--- TO DO ---
Take the lines from the one bearing "Continue the OpenSCAD" to the one bearing "return new_object(name, verts, everything, uv, material)", inclusive, and reproduce them exactly; include no other line.

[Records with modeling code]
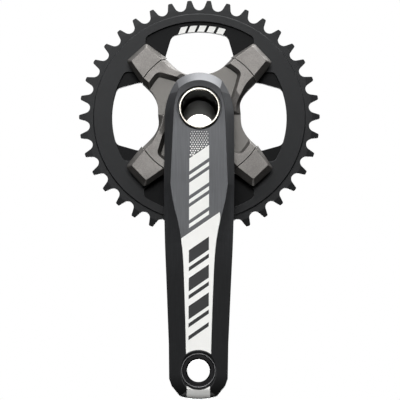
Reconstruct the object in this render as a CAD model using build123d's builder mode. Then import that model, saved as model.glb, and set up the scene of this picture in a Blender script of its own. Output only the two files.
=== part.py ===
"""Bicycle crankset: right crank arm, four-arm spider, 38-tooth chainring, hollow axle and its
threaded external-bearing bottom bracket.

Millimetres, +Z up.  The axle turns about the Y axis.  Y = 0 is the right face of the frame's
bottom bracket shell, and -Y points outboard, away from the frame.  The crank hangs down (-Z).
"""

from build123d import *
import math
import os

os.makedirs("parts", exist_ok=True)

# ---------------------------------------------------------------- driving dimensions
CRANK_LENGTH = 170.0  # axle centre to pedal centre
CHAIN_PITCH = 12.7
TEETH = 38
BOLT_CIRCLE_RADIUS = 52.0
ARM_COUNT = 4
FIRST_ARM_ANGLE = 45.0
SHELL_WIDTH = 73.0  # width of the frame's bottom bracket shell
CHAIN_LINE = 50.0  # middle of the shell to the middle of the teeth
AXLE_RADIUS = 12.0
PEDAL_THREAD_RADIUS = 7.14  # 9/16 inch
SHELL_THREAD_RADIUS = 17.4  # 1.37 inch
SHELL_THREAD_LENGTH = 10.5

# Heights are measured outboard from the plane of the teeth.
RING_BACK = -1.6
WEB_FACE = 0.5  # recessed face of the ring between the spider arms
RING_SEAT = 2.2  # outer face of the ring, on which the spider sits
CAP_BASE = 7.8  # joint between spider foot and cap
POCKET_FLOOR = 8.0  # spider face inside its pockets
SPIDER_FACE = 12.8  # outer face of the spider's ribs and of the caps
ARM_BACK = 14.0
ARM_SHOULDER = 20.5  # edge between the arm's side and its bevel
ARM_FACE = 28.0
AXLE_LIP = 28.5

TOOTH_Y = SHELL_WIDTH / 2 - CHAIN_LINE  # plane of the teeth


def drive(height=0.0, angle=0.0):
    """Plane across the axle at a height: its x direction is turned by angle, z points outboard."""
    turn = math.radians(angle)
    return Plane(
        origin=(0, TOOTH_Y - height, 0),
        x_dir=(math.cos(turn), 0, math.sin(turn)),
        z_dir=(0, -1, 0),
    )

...

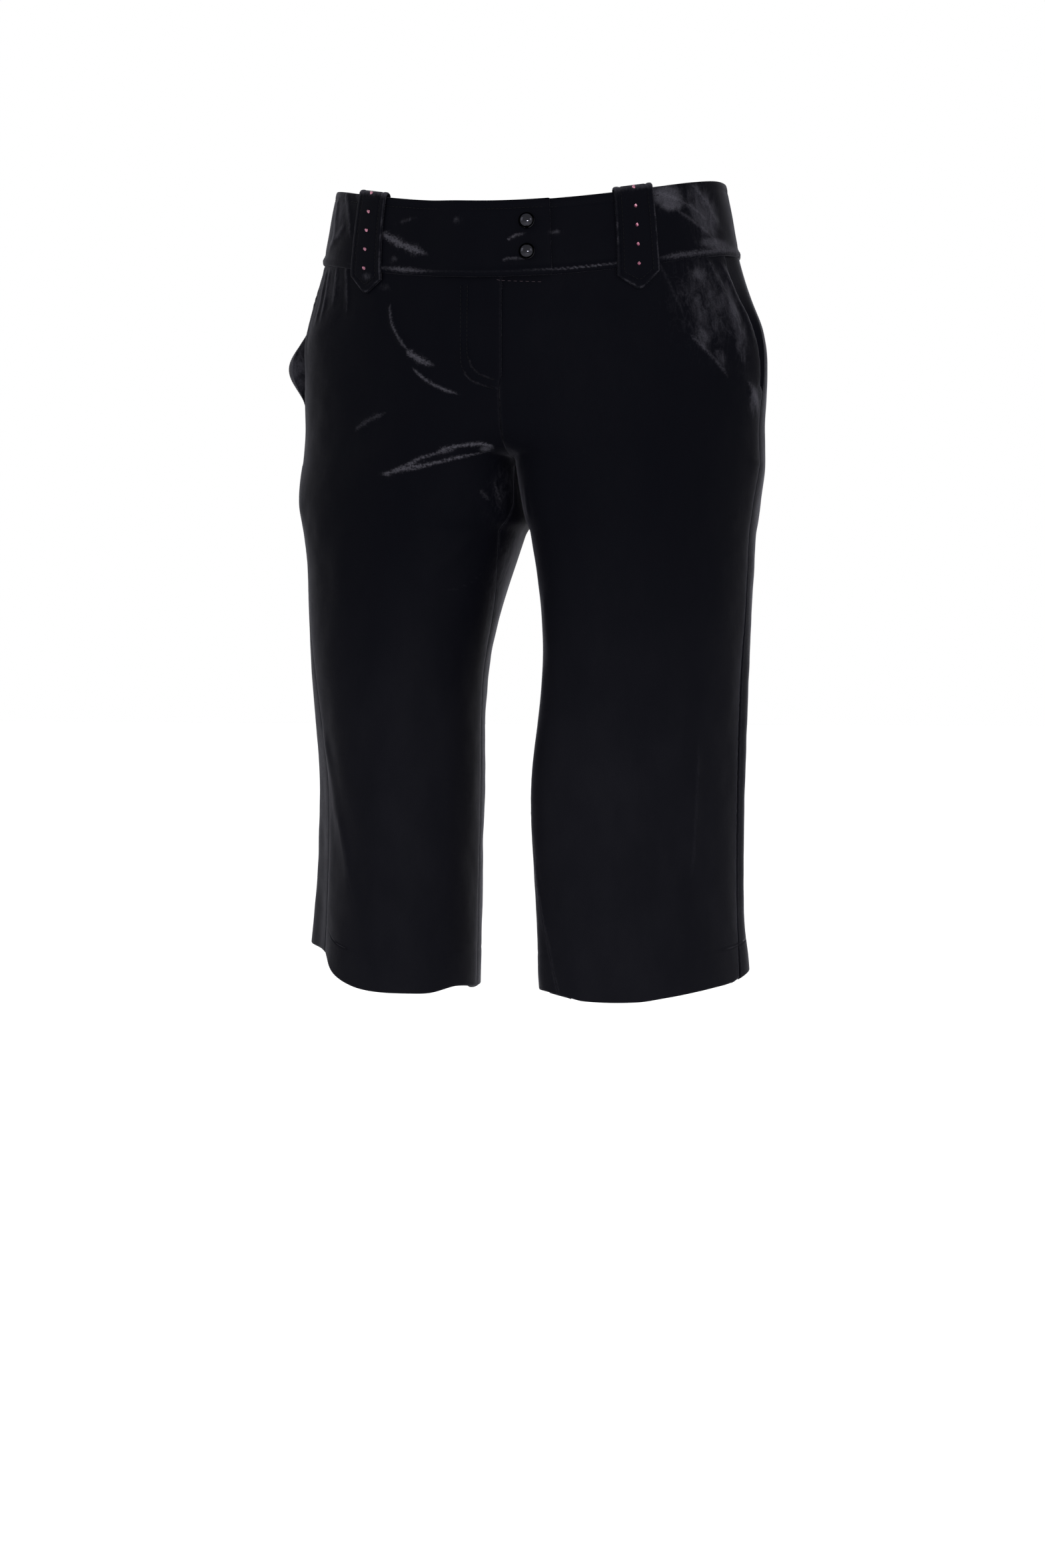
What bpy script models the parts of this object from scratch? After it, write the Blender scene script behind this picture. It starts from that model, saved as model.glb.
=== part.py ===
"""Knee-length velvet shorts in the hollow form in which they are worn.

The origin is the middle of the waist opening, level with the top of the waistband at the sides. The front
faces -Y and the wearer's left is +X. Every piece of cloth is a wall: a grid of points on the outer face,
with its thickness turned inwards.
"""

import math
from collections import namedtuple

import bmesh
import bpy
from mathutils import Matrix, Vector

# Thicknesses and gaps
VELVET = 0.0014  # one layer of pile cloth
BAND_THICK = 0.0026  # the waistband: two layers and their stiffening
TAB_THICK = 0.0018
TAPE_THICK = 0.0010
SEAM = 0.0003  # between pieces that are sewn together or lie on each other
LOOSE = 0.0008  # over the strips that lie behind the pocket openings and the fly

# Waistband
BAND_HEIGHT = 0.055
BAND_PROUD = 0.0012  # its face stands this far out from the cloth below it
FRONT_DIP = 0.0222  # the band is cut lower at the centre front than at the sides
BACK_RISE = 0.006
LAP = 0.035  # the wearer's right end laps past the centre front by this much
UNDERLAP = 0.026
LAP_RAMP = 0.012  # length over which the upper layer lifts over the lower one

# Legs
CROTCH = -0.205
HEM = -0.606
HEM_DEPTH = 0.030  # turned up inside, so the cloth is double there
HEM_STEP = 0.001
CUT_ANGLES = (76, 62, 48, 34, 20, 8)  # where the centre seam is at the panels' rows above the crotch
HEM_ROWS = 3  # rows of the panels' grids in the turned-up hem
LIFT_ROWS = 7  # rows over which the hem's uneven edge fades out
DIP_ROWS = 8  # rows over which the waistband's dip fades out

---

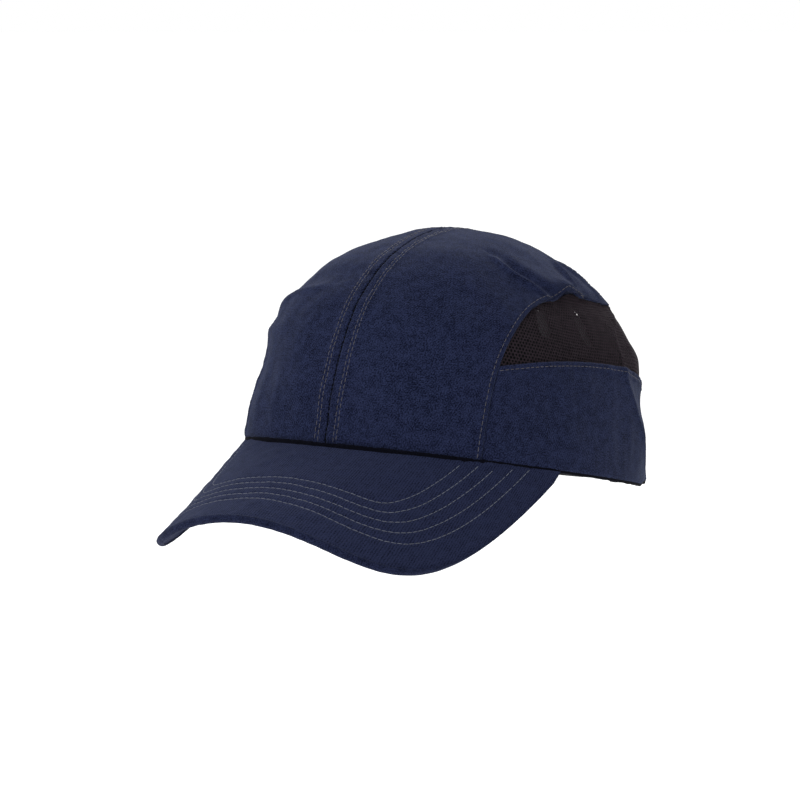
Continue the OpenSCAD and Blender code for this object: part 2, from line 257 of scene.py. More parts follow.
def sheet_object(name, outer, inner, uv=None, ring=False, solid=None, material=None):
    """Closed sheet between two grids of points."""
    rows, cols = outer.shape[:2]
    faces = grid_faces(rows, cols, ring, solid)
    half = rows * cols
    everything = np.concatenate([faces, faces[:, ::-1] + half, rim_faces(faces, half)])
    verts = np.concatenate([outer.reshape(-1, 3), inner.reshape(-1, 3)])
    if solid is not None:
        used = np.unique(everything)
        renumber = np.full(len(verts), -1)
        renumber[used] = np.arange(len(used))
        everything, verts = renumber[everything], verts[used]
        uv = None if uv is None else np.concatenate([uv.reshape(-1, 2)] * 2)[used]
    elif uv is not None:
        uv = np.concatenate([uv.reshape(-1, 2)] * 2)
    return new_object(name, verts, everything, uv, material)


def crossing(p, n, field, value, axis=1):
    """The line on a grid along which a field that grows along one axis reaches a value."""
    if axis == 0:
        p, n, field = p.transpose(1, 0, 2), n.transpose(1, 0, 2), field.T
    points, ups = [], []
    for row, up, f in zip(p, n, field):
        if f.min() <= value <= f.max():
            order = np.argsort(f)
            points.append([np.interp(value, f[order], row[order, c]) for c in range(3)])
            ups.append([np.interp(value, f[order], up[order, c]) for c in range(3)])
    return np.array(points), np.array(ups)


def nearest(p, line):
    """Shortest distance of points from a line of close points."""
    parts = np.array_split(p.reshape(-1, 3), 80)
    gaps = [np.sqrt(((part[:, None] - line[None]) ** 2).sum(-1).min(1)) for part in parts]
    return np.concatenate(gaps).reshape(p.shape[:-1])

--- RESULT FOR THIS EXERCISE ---
Continue the OpenSCAD and Blender code for this object: part 2, from line 257 of scene.py. More parts follow.
def sheet_object(name, outer, inner, uv=None, ring=False, solid=None, material=None):
    """Closed sheet between two grids of points."""
    rows, cols = outer.shape[:2]
    faces = grid_faces(rows, cols, ring, solid)
    half = rows * cols
    everything = np.concatenate([faces, faces[:, ::-1] + half, rim_faces(faces, half)])
    verts = np.concatenate([outer.reshape(-1, 3), inner.reshape(-1, 3)])
    if solid is not None:
        used = np.unique(everything)
        renumber = np.full(len(verts), -1)
        renumber[used] = np.arange(len(used))
        everything, verts = renumber[everything], verts[used]
        uv = None if uv is None else np.concatenate([uv.reshape(-1, 2)] * 2)[used]
    elif uv is not None:
        uv = np.concatenate([uv.reshape(-1, 2)] * 2)
    return new_object(name, verts, everything, uv, material)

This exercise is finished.